Bu bağlamda İsrail rejimi dışişleri bakanı Gabi Eşkenazi söz konusu oturumda bir kez daha bölgenin güvensizliği konusunda İran'a yönelik iddialarını tekrarlarken Tel Aviv'in Ankara'nın doğu Akdeniz'deki çalışmalarından endişeli olduğunu ileri sürdü. 
Aslında korsan rejim ve de Bahreyn gibi bazı ülkeler Manama oturumunu Siyonist İsrail rejimin vahşi ve suçlu çehresini temizlemek için bir fırsat olarak kullandılar. 
Burada diğer önemli konu ise 2020 Manama oturumunda, yapılan tüm çalışmalara rağmen Fars Körfezi İşbirliği Konseyi içindeki ihtilafların halen devam ettiği anlaşıldı. Umman dışişleri bakanı Sayyid Badr bin Hamad bin Hamoud al Busaidi söz konusu oturumda Katar'a ambargo uygulayan ülkelere kinayeli bir tarzda, Umman'ın yaptırım, bir kenara itmek ve muhalefet gibi terimleri tanımadığını belirterek İran nükleer anlaşmayı kastederek Amerika'nın Joe Biden yemin töreni ardından bölgenin en büyük kazanımına geri dönmesini umut etti.

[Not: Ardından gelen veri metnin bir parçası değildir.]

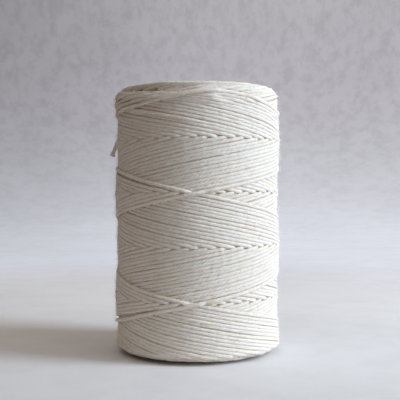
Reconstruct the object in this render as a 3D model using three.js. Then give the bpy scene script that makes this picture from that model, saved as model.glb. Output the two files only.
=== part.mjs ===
// A spool of cotton thread: one thread cross-wound into a package on a cardboard tube.
// Units are millimetres and +Z is up. The origin is the centre of the face that the package stands on.
// Angles are degrees about +Z from the front (-Y), and grow towards +X.
import * as THREE from "three";

// Thread
const THREAD_DIAMETER = 1.4;

// Wound package
const PACKAGE_RADIUS = 32.7; // over the outer turns
const PACKAGE_HEIGHT = 104.5; // between the end faces, which bulge past the outer turns
const CORE_SHOULDER_RADIUS = 5; // rounding of the inner winding's outer edges
const SHOULDER_RADIUS = 4.5; // rounding that the outer turns follow at each end
const BORE_EDGE_CHAMFER = 1; // where the end faces fall away to the tube

// Cardboard tube
const TUBE_BORE_RADIUS = 11;
const TUBE_WALL = 2;
const TUBE_RECESS = 1; // depth of each end of the tube inside the package's end face
const TUBE_EDGE_CHAMFER = 0.4;

// Clearances
const SEAT_GAP = 0.3; // between pieces that rest on or meet each other
const CROSSING_GAP = 0.5; // between the up strokes and the down strokes where they cross

// Route of the outer turns. The thread always travels round towards growing angles. It climbs from
// the lower reversal to the upper one, and comes down again. Up strokes lie outside down strokes.
const LEAD = 40.5; // climb in one turn
const TURNS_PER_STROKE = 2.4; // five of these double strokes step once round the package
const LOWER_REVERSAL_HEIGHT = 2.25; // where two strokes would meet if the reversal were sharp
const REVERSAL_HALF_ARC = 15; // the reversal is rounded over this angle to each side
const CHANGE_HALF_ARC = 9; // the thread changes layer over this angle to each side
const LAST_REVERSAL_ANGLE = 178;
const TURNS_AFTER_LAST_REVERSAL = 2.103;
const WOUND_TURNS = 23.9;
const STEPS_PER_TURN = 24;
const WOUND_SIDES = 6;

// Route of the loose end, from where the outer turns let it go: degrees further round, millimetres
// outside the outer turns' centre line, and millimetres above the place where they end.
const LOOSE_END_ROUTE = [
  [10, 0.7, 1.1],
  [14, 1.2, 1.4],
  [18, 1.55, 1.45],
  [22, 1.75, 1.2],
  [26, 1.8, 0.75],
  [30, 1.8, 0.15],
  [34, 1.8, -0.6],
  [38, 1.8, -1.5],
  [41.5, 1.75, -2.4],
  [44.5, 1.75, -3.5],
  [47, 1.75, -4.7],
  [48.8, 1.9, -5.9],
  [50, 2.2, -7.1],
  [50.8, 2.65, -8.2],
  [51.3, 3.2, -9.1],
];
const LOOSE_SIDES = 8;
const LOOSE_STEP = 2.5 * THREAD_DIAMETER;

// Facets of the round pieces
const ROUND_SEGMENTS = 48;
const SHOULDER_SEGMENTS = 5;

// Sizes that follow from these
const THREAD_RADIUS = THREAD_DIAMETER / 2;
const TUBE_RADIUS = TUBE_BORE_RADIUS + TUBE_WALL;
const OUTER_TURN_RADIUS = PACKAGE_RADIUS - THREAD_RADIUS;
const INNER_TURN_RADIUS = OUTER_TURN_RADIUS - THREAD_DIAMETER - CROSSING_GAP;
const STEP_ANGLE = 360 / STEPS_PER_TURN;
const INNER_TURN_FLAT_RADIUS = INNER_TURN_RADIUS * Math.cos(THREE.MathUtils.degToRad(STEP_ANGLE / 2));
const CORE_RADIUS = INNER_TURN_FLAT_RADIUS - THREAD_RADIUS - SEAT_GAP;

const MATERIALS = {
  thread: { color: 0xe6e2da, roughness: 0.95, metalness: 0 },
  innerThread: { color: 0xd9d4ca, roughness: 0.95, metalness: 0 },
  cardboard: { color: 0xa98c68, roughness: 0.9, metalness: 0 },
};

// A named piece with a material of its own.
function piece(name, geometry, look) {
  const mesh = new THREE.Mesh(geometry, new THREE.MeshStandardMaterial(look));
  mesh.name = name;
  return mesh;
}

// A point from its angle in degrees, its radius and its height.
function pointAt(angle, radius, height) {
  const turn = THREE.MathUtils.degToRad(angle);
  return new THREE.Vector3(radius * Math.sin(turn), -radius * Math.cos(turn), height);
}

// A closed profile of [radius, height] points turned about the Z axis.
function turnedRing(profile) {
  const outline = [...profile, profile[0]].map(([radius, height]) => new THREE.Vector2(radius, height));
  return new THREE.LatheGeometry(outline, ROUND_SEGMENTS).rotateX(Math.PI / 2);
}

// Quarter round from one end face to the wall: corner is [radius, height] of its centre.
function quarterRound(corner, radius, firstAngle) {
  return Array.from({ length: SHOULDER_SEGMENTS + 1 }, (_, i) => {
    const turn = THREE.MathUtils.degToRad(firstAngle + (90 * i) / SHOULDER_SEGMENTS);
    return [corner[0] + radius * Math.cos(turn), corner[1] + radius * Math.sin(turn)];
  });
}

function coreTube() {
  const low = TUBE_RECESS;
  const high = PACKAGE_HEIGHT - TUBE_RECESS;
  const chamfer = TUBE_EDGE_CHAMFER;
  return turnedRing([
    [TUBE_BORE_RADIUS, low + chamfer],
    [TUBE_BORE_RADIUS + chamfer, low],
    [TUBE_RADIUS - chamfer, low],
    [TUBE_RADIUS, low + chamfer],
    [TUBE_RADIUS, high - chamfer],
    [TUBE_RADIUS - chamfer, high],
    [TUBE_BORE_RADIUS + chamfer, high],
    [TUBE_BORE_RADIUS, high - chamfer],
  ]);
}

function innerWinding() {
  const bore = TUBE_RADIUS + SEAT_GAP;
  const round = CORE_SHOULDER_RADIUS;
  return turnedRing([
    [bore, BORE_EDGE_CHAMFER],
    [bore + BORE_EDGE_CHAMFER, 0],
    ...quarterRound([CORE_RADIUS - round, round], round, -90),
    ...quarterRound([CORE_RADIUS - round, PACKAGE_HEIGHT - round], round, 0),
    [bore + BORE_EDGE_CHAMFER, PACKAGE_HEIGHT],
    [bore, PACKAGE_HEIGHT - BORE_EDGE_CHAMFER],
  ]);
}

// Height of the thread, from turns counted after a lower reversal. Each reversal is a parabola that
// meets the straight climb on both sides.
function strokeHeight(turns) {
  const doubleStroke = 2 * TURNS_PER_STROKE;
  const place = THREE.MathUtils.euclideanModulo(turns, doubleStroke);
  const fromLower = Math.min(place, doubleStroke - place);
  const fromReversal = Math.min(fromLower, TURNS_PER_STROKE - fromLower);
  const half = REVERSAL_HALF_ARC / 360;
  const rounding = fromReversal < half ? (half - fromReversal) ** 2 / (2 * half) : 0;
  const inward = fromLower < TURNS_PER_STROKE / 2 ? 1 : -1;
  return LOWER_REVERSAL_HEIGHT + LEAD * (fromLower + inward * rounding);
}

// Share of the way from the inner to the outer layer of turns.
function layerShare(turns) {
  const doubleStroke = 2 * TURNS_PER_STROKE;
  const full = Math.sin((2 * Math.PI * CHANGE_HALF_ARC) / 360 / doubleStroke);
  const now = Math.sin((2 * Math.PI * turns) / doubleStroke);
  return THREE.MathUtils.clamp(0.5 + (0.5 * now) / full, 0, 1);
}

// How far the rounded ends draw a turn at this height in towards the axis.
function shoulderDrop(height) {
  const round = SHOULDER_RADIUS - THREAD_RADIUS;
  const fromEnd = Math.min(height, PACKAGE_HEIGHT - height);
  const past = THREE.MathUtils.clamp(SHOULDER_RADIUS - fromEnd, 0, round);
  return round - Math.sqrt(round ** 2 - past ** 2);
}

// Centre of the thread, from turns counted after the last lower reversal.
function turnPoint(turns) {
  const height = strokeHeight(turns);
  const layer = THREE.MathUtils.lerp(INNER_TURN_RADIUS, OUTER_TURN_RADIUS, layerShare(turns));
  return pointAt(LAST_REVERSAL_ANGLE + 360 * turns, layer - shoulderDrop(height), height);
}

// Centre line of the outer turns. Each end runs straight on for one thread diameter.
function outerTurnsRoute() {
  const steps = Math.round(WOUND_TURNS * STEPS_PER_TURN);
  const route = Array.from({ length: steps + 1 }, (_, i) =>
    turnPoint(TURNS_AFTER_LAST_REVERSAL - (steps - i) / STEPS_PER_TURN),
  );
  const straightOn = (from, to) =>
    to.clone().addScaledVector(to.clone().sub(from).normalize(), THREAD_DIAMETER);
  return [straightOn(route[1], route[0]), ...route, straightOn(route.at(-2), route.at(-1))];
}

// A closed tube of flat-sided section along a route round the Z axis, one corner of it facing outward.
function woundTube(route, radius, sides) {
  const corners = [];
  route.forEach((centre, i) => {
    const before = route[Math.max(i - 1, 0)];
    const after = route[Math.min(i + 1, route.length - 1)];
    const along = after.clone().sub(before).normalize();
    const outward = new THREE.Vector3(centre.x, centre.y, 0);
    outward.addScaledVector(along, -outward.dot(along)).normalize();
    const across = new THREE.Vector3().crossVectors(along, outward);
    for (let k = 0; k < sides; k += 1) {
      const turn = (2 * Math.PI * k) / sides;
      const corner = centre.clone().addScaledVector(outward, radius * Math.cos(turn));
      corners.push(corner.addScaledVector(across, radius * Math.sin(turn)));
    }
  });
  const faces = [];
  for (let i = 0; i + 1 < route.length; i += 1) {
    for (let k = 0; k < sides; k += 1) {
      const here = i * sides + k;
      const beside = i * sides + ((k + 1) % sides);
      faces.push(here, beside, beside + sides, here, beside + sides, here + sides);
    }
  }
  const lastRing = (route.length - 1) * sides;
  for (let k = 1; k + 1 < sides; k += 1) {
    faces.push(0, k + 1, k, lastRing, lastRing + k, lastRing + k + 1);
  }
  const geometry = new THREE.BufferGeometry().setFromPoints(corners);
  geometry.setIndex(faces);
  geometry.computeVertexNormals();
  return geometry;
}

// Least clear distance of a tube along the route to its own other turns, measured between points
// that lie closer together than the tube is thick.
function leastGap(route, diameter) {
  const spacing = diameter / 3;
  const line = new THREE.CurvePath();
  route.slice(1).forEach((point, i) => line.add(new THREE.LineCurve3(route[i], point)));
  const points = line.curves.flatMap((stretch) =>
    stretch.getPoints(Math.ceil(stretch.getLength() / spacing)).slice(0, -1),
  );
  const sameTurn = Math.ceil((4 * diameter) / spacing);
  let least = Infinity;
  for (let i = 0; i < points.length; i += 1) {
    for (let j = i + sameTurn; j < points.length; j += 1) {
      const rise = points[i].z - points[j].z;
      if (rise * rise < least) {
        least = Math.min(least, points[i].distanceToSquared(points[j]));
      }
    }
  }
  return Math.sqrt(least) - diameter;
}

// Centre line of the loose end. It meets the end of the outer turns face to face, runs straight on
// for one thread diameter, and then follows its chosen points.
function looseEndRoute(outerTurns) {
  const end = outerTurns.at(-1);
  const along = end.clone().sub(outerTurns.at(-2)).normalize();
  const start = end.clone().addScaledVector(along, SEAT_GAP);
  const letGo = LAST_REVERSAL_ANGLE + 360 * TURNS_AFTER_LAST_REVERSAL;
  const letGoHeight = strokeHeight(TURNS_AFTER_LAST_REVERSAL);
  const chosen = LOOSE_END_ROUTE.map(([angle, outside, above]) =>
    pointAt(letGo + angle, OUTER_TURN_RADIUS + outside, letGoHeight + above),
  );
  return [start, start.clone().addScaledVector(along, THREAD_DIAMETER), ...chosen];
}

function looseEnd(route) {
  const section = new THREE.Shape(
    Array.from({ length: LOOSE_SIDES }, (_, k) => {
      const turn = (2 * Math.PI * k) / LOOSE_SIDES;
      return new THREE.Vector2(THREAD_RADIUS * Math.cos(turn), THREAD_RADIUS * Math.sin(turn));
    }),
  );
  const path = new THREE.CatmullRomCurve3(route);
  const steps = Math.ceil(path.getLength() / LOOSE_STEP);
  return new THREE.ExtrudeGeometry(section, { steps, bevelEnabled: false, extrudePath: path });
}

const outerTurns = outerTurnsRoute();
console.log(`outer turns: least gap to themselves ${leastGap(outerTurns, THREAD_DIAMETER).toFixed(3)} mm`);

const spool = new THREE.Group();
spool.add(
  piece("core_tube", coreTube(), MATERIALS.cardboard),
  piece("inner_winding", innerWinding(), MATERIALS.innerThread),
  piece("outer_winding", woundTube(outerTurns, THREAD_RADIUS, WOUND_SIDES), MATERIALS.thread),
  piece("loose_end", looseEnd(looseEndRoute(outerTurns)), MATERIALS.thread),
);

export default spool;
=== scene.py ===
# A spool of cotton thread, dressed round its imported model: the wound turns, the reversals that show on
# its end faces, the cardboard tube, the loose end and the stage. Lengths are metres and +Z is up.
# Angles are degrees about +Z from the front (-Y), and grow towards +X.
import math

import bmesh
import bpy
import numpy as np
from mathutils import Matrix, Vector


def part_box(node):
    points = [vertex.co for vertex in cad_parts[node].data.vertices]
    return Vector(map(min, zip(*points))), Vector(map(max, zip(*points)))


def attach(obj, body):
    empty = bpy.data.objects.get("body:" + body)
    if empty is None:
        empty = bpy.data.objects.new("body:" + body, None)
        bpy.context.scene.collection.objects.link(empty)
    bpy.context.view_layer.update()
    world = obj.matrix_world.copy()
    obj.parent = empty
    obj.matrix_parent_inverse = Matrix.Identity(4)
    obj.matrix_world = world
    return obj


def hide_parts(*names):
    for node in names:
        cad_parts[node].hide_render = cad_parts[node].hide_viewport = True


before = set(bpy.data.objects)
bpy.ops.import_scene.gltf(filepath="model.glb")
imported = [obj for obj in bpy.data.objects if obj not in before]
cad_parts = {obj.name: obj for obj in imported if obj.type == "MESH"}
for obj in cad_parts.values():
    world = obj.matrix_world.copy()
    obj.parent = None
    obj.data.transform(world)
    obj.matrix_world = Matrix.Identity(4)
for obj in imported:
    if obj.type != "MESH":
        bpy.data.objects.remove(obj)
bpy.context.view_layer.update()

MM = 0.001

bl_info = {
    "name": "Cotton thread spool",
    "version": (1, 0, 0),
    "blender": (4, 5, 0),
    "location": "3D View > Sidebar > Spool",
    "description": "Builds a cross-wound spool of cotton thread round its packed model",
    "category": "Object",
}

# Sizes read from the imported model
PACKAGE_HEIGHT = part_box("inner_winding")[1][2]
TUBE_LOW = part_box("core_tube")[0][2]
TUBE_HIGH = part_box("core_tube")[1][2]
TUBE_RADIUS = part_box("core_tube")[1][0]

# Route of the last turns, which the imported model's outer turns and loose end share
LEAD = 40.5 * MM
LOWER_REVERSAL_HEIGHT = 2.25 * MM
LAST_REVERSAL_ANGLE = 178
TURNS_AFTER_LAST_REVERSAL = 2.103
LET_GO_ANGLE = LAST_REVERSAL_ANGLE + 360 * TURNS_AFTER_LAST_REVERSAL
LET_GO_HEIGHT = LOWER_REVERSAL_HEIGHT + LEAD * TURNS_AFTER_LAST_REVERSAL
LET_GO_RADIUS = 32 * MM
LET_GO_STEP = 15
THREAD_DIAMETER = 1.4 * MM
SEAT_GAP = 0.3 * MM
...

Bu açıklamalar Suudi prens ve Arabistan eski istihbarat servisi başkanı Türki Faysal'ın tepkisi ile karşılaştı ve Katar'ın kendileri ile Umman'ın davrandığı gibi davrandığını belirterek, İran'ı da diğer ülkelerin içişlerine karıştığını iddia etti. 
Bölge konuları ile ilgili benzer tutumlar, bölge gelişmelerine gerçekçi ve barışçıl görüşün olmayışını gösterirken, Manama oturumunun Suudilerin gölgesinde bölgenin siyasi ve güvenlik düzeni için hiçbir getirisinin olmaması ve her şeyden ziyade Arap krallar için bir tribün olduğunu gösterdi.